Tuning mechanical properties of high entropy alloys by electro-pulsing method

Abstract

The single-phase face-centered cubic (FCC) high entropy alloys (HEAs) possess remarkable ductility but lower strength, limiting the engineering application in a wide range. The ductility-strength trade-off can be addressed by tuning the constituent and chemical composition to lower stacking fault energy (SFE) and introduce additional strain-hardening strategies. In this work, a series of non-equiatomic (Co40Fe25Cr20Ni15)95Al5 HEAs annealed by flash electro-pulsing treatments at different voltages, was prepared with the incorporation of deformation twining during plastic deformation. The 130 V-annealed sample demonstrates a good combination of tensile strength of 0.96 GPa and ductility of 16.5%, while the 150 V-annealed alloy showed dramatically increased ductility of 49.2%. The higher Hall-Petch coefficient kH (Kσy) value of 189.7 HV·μm0.5 (410.5 MPa·μm0.5) and the smaller recrystallization grain size is responsible for the improved tensile strength for 130 V-samples.
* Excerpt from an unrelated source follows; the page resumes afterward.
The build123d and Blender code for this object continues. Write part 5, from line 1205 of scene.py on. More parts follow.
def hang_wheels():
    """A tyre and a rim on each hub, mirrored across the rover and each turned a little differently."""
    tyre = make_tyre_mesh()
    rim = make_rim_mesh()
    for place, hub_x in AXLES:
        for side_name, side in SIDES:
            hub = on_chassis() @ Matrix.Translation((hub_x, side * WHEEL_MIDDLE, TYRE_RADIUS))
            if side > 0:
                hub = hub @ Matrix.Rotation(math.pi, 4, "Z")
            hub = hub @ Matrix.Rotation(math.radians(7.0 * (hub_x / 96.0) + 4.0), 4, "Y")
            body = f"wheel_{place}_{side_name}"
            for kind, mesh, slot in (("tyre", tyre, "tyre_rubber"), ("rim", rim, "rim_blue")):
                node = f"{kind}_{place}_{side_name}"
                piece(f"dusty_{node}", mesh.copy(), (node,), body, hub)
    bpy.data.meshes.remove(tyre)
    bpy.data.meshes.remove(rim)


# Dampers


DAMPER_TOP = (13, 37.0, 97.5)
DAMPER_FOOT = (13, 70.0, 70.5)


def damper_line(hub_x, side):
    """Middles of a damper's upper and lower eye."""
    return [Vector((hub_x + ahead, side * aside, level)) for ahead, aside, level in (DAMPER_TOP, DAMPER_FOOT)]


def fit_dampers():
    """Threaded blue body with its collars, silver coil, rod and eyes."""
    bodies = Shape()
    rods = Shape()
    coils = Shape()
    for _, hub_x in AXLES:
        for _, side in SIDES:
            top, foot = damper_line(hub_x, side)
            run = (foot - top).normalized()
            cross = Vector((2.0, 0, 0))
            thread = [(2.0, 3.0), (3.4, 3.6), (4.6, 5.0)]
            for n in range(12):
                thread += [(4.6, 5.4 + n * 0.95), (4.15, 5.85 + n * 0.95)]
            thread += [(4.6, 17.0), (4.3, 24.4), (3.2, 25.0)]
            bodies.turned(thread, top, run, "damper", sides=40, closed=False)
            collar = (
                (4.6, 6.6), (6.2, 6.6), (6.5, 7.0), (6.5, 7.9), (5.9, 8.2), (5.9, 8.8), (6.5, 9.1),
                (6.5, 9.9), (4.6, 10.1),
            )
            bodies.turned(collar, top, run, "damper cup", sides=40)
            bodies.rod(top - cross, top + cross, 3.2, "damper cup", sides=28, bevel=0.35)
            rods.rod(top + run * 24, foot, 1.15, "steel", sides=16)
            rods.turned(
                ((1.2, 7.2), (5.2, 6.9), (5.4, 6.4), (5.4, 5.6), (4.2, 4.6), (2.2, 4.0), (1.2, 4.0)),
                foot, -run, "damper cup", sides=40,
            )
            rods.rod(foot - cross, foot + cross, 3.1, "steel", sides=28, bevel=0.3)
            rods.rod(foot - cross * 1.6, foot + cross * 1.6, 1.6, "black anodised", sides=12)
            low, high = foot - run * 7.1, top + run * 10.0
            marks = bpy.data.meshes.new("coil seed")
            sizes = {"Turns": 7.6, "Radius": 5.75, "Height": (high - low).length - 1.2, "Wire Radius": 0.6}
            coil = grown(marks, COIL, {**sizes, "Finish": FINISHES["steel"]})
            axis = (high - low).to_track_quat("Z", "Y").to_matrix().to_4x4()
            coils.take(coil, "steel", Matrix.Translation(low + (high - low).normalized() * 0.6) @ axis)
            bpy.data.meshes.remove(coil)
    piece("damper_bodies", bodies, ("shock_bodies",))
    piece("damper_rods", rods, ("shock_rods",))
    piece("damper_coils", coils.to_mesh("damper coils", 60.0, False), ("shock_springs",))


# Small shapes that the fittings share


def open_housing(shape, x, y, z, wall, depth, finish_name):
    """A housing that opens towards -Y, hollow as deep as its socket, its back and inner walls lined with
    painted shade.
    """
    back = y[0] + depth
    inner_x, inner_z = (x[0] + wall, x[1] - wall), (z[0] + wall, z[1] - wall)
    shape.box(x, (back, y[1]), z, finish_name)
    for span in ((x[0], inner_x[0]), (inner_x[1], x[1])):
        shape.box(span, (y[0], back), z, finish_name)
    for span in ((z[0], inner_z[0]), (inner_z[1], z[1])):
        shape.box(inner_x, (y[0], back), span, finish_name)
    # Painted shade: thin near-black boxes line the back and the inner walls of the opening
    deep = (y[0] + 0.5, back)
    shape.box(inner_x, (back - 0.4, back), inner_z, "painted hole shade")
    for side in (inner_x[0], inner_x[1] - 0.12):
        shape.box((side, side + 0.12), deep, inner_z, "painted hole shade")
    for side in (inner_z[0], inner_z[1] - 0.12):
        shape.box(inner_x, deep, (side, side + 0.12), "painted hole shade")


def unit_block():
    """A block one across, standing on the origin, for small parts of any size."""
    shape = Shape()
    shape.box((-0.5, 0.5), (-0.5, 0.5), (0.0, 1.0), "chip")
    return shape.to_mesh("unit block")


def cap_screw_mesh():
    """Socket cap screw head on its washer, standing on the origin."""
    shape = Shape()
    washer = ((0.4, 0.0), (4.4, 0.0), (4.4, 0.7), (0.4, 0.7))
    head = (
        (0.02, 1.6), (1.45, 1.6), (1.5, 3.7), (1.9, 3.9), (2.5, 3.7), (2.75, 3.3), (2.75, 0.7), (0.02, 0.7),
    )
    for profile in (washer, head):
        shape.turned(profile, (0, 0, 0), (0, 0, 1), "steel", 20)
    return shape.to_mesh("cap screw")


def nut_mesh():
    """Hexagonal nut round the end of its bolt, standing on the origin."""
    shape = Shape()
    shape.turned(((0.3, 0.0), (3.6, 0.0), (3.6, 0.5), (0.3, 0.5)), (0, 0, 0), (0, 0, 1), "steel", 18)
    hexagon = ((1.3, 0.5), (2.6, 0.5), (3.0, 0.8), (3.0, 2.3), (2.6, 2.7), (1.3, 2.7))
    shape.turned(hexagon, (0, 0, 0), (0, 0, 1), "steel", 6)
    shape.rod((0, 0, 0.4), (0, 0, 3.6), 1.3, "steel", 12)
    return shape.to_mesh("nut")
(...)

Moreover, more stacking faults and deformation twins in 150 V-sample accommodate more plastic deformation and delay the fracture, resulting in increased ductility. Similar achievement using the flash electro-pulsing annealing treatment to another Fe50Mn27Ni10Cr13 alloy is also obtained, suggesting the universality for pulse electro-annealing method. This work provides a fast-effective method to tune the mechanical properties of HEAs by adjusting the annealing voltage and achieve in a minute, which might open the avenue for future industrial application.